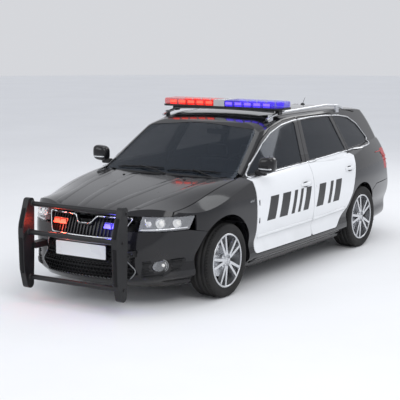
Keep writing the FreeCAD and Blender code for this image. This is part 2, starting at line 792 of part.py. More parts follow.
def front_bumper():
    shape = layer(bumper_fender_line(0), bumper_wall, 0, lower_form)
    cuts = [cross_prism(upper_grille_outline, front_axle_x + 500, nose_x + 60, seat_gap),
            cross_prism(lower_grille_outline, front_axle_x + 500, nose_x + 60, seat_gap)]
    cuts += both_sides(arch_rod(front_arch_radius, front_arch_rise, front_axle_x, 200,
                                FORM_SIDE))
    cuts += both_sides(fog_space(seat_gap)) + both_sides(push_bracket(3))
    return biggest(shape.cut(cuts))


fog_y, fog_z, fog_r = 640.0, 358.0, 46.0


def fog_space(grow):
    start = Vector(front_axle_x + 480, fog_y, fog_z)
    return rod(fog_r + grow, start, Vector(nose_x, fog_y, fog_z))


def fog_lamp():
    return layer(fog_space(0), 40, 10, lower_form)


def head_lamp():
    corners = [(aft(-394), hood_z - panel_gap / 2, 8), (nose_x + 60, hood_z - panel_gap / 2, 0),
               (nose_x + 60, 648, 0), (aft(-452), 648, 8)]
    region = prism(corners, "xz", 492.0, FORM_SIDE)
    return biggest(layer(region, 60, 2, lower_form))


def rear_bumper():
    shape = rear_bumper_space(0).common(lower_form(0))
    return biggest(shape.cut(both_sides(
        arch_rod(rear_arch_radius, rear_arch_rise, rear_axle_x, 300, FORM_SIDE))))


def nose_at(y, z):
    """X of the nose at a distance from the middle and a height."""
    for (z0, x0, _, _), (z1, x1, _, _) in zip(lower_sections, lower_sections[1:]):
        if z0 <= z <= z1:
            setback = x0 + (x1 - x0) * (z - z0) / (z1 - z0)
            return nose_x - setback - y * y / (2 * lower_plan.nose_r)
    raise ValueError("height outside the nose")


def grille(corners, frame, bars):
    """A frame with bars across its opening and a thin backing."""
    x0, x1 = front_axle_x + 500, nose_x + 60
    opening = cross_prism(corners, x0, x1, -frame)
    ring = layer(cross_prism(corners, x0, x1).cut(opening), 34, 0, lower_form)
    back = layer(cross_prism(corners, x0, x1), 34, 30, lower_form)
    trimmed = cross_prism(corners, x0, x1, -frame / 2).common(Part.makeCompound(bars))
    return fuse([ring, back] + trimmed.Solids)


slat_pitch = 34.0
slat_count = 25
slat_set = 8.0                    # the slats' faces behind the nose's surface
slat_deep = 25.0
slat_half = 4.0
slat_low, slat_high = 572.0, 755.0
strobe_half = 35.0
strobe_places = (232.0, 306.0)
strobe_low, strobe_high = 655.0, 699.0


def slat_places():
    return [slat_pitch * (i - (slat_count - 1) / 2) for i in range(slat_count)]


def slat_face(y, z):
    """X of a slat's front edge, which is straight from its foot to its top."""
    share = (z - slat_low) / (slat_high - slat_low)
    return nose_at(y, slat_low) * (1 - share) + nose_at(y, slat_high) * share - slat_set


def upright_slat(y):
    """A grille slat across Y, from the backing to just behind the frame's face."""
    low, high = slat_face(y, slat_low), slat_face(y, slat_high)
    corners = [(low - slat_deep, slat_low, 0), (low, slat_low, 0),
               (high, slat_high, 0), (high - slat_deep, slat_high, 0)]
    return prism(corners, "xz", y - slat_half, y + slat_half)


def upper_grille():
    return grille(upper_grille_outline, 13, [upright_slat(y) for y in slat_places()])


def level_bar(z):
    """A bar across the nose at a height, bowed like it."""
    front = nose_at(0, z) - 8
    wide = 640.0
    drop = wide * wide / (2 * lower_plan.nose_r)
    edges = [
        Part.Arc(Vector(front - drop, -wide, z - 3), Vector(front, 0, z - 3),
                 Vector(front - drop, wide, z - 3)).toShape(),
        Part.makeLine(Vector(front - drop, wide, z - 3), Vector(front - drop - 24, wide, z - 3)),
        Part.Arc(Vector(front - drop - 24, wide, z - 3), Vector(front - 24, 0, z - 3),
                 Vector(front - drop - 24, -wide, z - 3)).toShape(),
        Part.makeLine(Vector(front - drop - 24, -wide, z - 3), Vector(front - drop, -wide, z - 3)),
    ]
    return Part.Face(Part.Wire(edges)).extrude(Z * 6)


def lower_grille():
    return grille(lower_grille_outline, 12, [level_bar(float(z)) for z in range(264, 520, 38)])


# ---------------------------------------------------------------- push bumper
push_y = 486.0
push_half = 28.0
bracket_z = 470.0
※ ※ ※
● Written request
Copy out the full material exactly as it appears.

● Response to this task
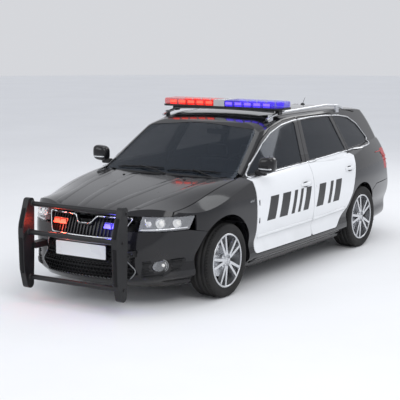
Keep writing the FreeCAD and Blender code for this image. This is part 2, starting at line 792 of part.py. More parts follow.
def front_bumper():
    shape = layer(bumper_fender_line(0), bumper_wall, 0, lower_form)
    cuts = [cross_prism(upper_grille_outline, front_axle_x + 500, nose_x + 60, seat_gap),
            cross_prism(lower_grille_outline, front_axle_x + 500, nose_x + 60, seat_gap)]
    cuts += both_sides(arch_rod(front_arch_radius, front_arch_rise, front_axle_x, 200,
                                FORM_SIDE))
    cuts += both_sides(fog_space(seat_gap)) + both_sides(push_bracket(3))
    return biggest(shape.cut(cuts))


fog_y, fog_z, fog_r = 640.0, 358.0, 46.0


def fog_space(grow):
    start = Vector(front_axle_x + 480, fog_y, fog_z)
    return rod(fog_r + grow, start, Vector(nose_x, fog_y, fog_z))


def fog_lamp():
    return layer(fog_space(0), 40, 10, lower_form)


def head_lamp():
    corners = [(aft(-394), hood_z - panel_gap / 2, 8), (nose_x + 60, hood_z - panel_gap / 2, 0),
               (nose_x + 60, 648, 0), (aft(-452), 648, 8)]
    region = prism(corners, "xz", 492.0, FORM_SIDE)
    return biggest(layer(region, 60, 2, lower_form))


def rear_bumper():
    shape = rear_bumper_space(0).common(lower_form(0))
    return biggest(shape.cut(both_sides(
        arch_rod(rear_arch_radius, rear_arch_rise, rear_axle_x, 300, FORM_SIDE))))


def nose_at(y, z):
    """X of the nose at a distance from the middle and a height."""
    for (z0, x0, _, _), (z1, x1, _, _) in zip(lower_sections, lower_sections[1:]):
        if z0 <= z <= z1:
            setback = x0 + (x1 - x0) * (z - z0) / (z1 - z0)
            return nose_x - setback - y * y / (2 * lower_plan.nose_r)
    raise ValueError("height outside the nose")


def grille(corners, frame, bars):
    """A frame with bars across its opening and a thin backing."""
    x0, x1 = front_axle_x + 500, nose_x + 60
    opening = cross_prism(corners, x0, x1, -frame)
    ring = layer(cross_prism(corners, x0, x1).cut(opening), 34, 0, lower_form)
    back = layer(cross_prism(corners, x0, x1), 34, 30, lower_form)
    trimmed = cross_prism(corners, x0, x1, -frame / 2).common(Part.makeCompound(bars))
    return fuse([ring, back] + trimmed.Solids)


slat_pitch = 34.0
slat_count = 25
slat_set = 8.0                    # the slats' faces behind the nose's surface
slat_deep = 25.0
slat_half = 4.0
slat_low, slat_high = 572.0, 755.0
strobe_half = 35.0
strobe_places = (232.0, 306.0)
strobe_low, strobe_high = 655.0, 699.0


def slat_places():
    return [slat_pitch * (i - (slat_count - 1) / 2) for i in range(slat_count)]


def slat_face(y, z):
    """X of a slat's front edge, which is straight from its foot to its top."""
    share = (z - slat_low) / (slat_high - slat_low)
    return nose_at(y, slat_low) * (1 - share) + nose_at(y, slat_high) * share - slat_set


def upright_slat(y):
    """A grille slat across Y, from the backing to just behind the frame's face."""
    low, high = slat_face(y, slat_low), slat_face(y, slat_high)
    corners = [(low - slat_deep, slat_low, 0), (low, slat_low, 0),
               (high, slat_high, 0), (high - slat_deep, slat_high, 0)]
    return prism(corners, "xz", y - slat_half, y + slat_half)


def upper_grille():
    return grille(upper_grille_outline, 13, [upright_slat(y) for y in slat_places()])


def level_bar(z):
    """A bar across the nose at a height, bowed like it."""
    front = nose_at(0, z) - 8
    wide = 640.0
    drop = wide * wide / (2 * lower_plan.nose_r)
    edges = [
        Part.Arc(Vector(front - drop, -wide, z - 3), Vector(front, 0, z - 3),
                 Vector(front - drop, wide, z - 3)).toShape(),
        Part.makeLine(Vector(front - drop, wide, z - 3), Vector(front - drop - 24, wide, z - 3)),
        Part.Arc(Vector(front - drop - 24, wide, z - 3), Vector(front - 24, 0, z - 3),
                 Vector(front - drop - 24, -wide, z - 3)).toShape(),
        Part.makeLine(Vector(front - drop - 24, -wide, z - 3), Vector(front - drop, -wide, z - 3)),
    ]
    return Part.Face(Part.Wire(edges)).extrude(Z * 6)


def lower_grille():
    return grille(lower_grille_outline, 12, [level_bar(float(z)) for z in range(264, 520, 38)])


# ---------------------------------------------------------------- push bumper
push_y = 486.0
push_half = 28.0
bracket_z = 470.0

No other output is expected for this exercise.